> Task to carry out
Everything in the listing below from the line containing "Continue the build123d" through the line containing "return block - upright(Pos(0, actuator_y)" should be repeated exactly; leave out every other line.

> Data for this task
--*--

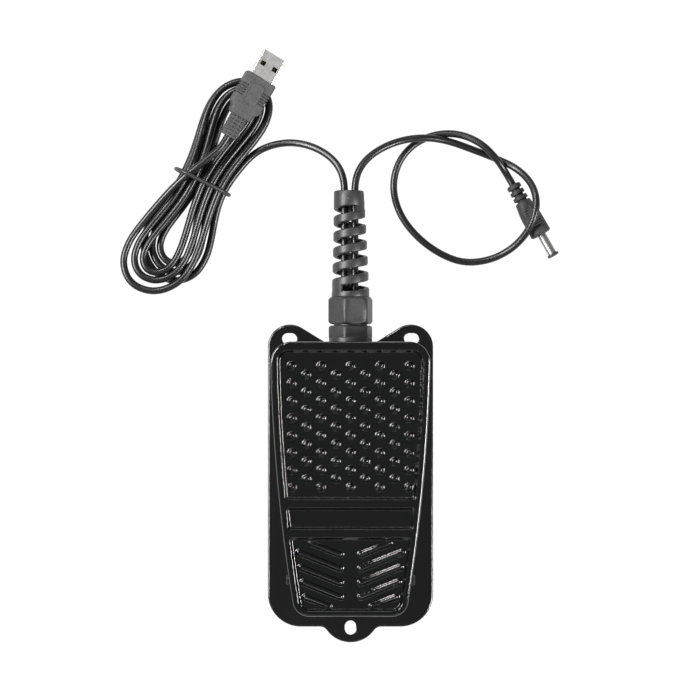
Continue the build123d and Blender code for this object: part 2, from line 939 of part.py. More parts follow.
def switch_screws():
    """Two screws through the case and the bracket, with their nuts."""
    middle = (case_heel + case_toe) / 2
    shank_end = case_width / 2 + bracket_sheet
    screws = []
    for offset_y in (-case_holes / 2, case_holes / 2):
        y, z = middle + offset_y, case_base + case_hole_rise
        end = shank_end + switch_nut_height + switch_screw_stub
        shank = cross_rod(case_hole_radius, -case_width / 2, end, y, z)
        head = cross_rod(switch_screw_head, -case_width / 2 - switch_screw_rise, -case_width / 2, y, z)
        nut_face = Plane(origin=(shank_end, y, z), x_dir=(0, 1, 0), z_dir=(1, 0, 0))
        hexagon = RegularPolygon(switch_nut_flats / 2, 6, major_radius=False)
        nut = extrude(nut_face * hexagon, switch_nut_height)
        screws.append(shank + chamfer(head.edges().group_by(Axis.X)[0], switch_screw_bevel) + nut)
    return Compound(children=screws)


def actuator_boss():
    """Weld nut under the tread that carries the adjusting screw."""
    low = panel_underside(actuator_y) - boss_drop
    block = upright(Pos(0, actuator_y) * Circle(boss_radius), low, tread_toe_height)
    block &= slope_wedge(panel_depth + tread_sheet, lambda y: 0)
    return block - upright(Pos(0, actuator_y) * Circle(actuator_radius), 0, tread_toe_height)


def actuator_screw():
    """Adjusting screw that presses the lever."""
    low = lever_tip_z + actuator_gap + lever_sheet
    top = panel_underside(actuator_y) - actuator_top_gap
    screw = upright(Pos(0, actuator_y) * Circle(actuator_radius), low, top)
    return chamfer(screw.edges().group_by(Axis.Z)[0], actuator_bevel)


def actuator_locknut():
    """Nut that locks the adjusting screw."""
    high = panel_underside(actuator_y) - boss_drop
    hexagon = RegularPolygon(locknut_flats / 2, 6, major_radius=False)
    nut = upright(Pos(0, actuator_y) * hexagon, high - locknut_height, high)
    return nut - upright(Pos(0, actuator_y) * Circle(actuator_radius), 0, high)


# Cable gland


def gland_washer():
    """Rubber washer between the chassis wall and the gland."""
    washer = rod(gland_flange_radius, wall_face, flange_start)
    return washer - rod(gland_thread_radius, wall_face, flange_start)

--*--

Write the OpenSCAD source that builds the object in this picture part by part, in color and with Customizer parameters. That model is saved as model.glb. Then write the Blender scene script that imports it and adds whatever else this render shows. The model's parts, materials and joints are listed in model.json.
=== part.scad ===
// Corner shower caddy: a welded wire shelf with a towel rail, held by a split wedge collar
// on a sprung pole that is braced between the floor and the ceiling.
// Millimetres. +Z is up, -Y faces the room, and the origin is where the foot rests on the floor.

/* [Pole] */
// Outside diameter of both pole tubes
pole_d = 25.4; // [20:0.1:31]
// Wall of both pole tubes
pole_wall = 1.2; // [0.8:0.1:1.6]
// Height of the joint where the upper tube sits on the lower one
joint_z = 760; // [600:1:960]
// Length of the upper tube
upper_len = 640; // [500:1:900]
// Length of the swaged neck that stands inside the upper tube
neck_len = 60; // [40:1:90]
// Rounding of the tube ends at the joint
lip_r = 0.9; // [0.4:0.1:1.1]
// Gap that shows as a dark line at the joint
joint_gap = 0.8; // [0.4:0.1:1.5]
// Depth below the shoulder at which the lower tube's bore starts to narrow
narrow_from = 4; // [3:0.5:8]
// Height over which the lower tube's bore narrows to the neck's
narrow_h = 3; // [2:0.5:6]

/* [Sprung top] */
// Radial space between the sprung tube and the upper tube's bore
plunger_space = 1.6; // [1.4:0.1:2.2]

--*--

> Task solution
Continue the build123d and Blender code for this object: part 2, from line 939 of part.py. More parts follow.
def switch_screws():
    """Two screws through the case and the bracket, with their nuts."""
    middle = (case_heel + case_toe) / 2
    shank_end = case_width / 2 + bracket_sheet
    screws = []
    for offset_y in (-case_holes / 2, case_holes / 2):
        y, z = middle + offset_y, case_base + case_hole_rise
        end = shank_end + switch_nut_height + switch_screw_stub
        shank = cross_rod(case_hole_radius, -case_width / 2, end, y, z)
        head = cross_rod(switch_screw_head, -case_width / 2 - switch_screw_rise, -case_width / 2, y, z)
        nut_face = Plane(origin=(shank_end, y, z), x_dir=(0, 1, 0), z_dir=(1, 0, 0))
        hexagon = RegularPolygon(switch_nut_flats / 2, 6, major_radius=False)
        nut = extrude(nut_face * hexagon, switch_nut_height)
        screws.append(shank + chamfer(head.edges().group_by(Axis.X)[0], switch_screw_bevel) + nut)
    return Compound(children=screws)


def actuator_boss():
    """Weld nut under the tread that carries the adjusting screw."""
    low = panel_underside(actuator_y) - boss_drop
    block = upright(Pos(0, actuator_y) * Circle(boss_radius), low, tread_toe_height)
    block &= slope_wedge(panel_depth + tread_sheet, lambda y: 0)
    return block - upright(Pos(0, actuator_y) * Circle(actuator_radius), 0, tread_toe_height)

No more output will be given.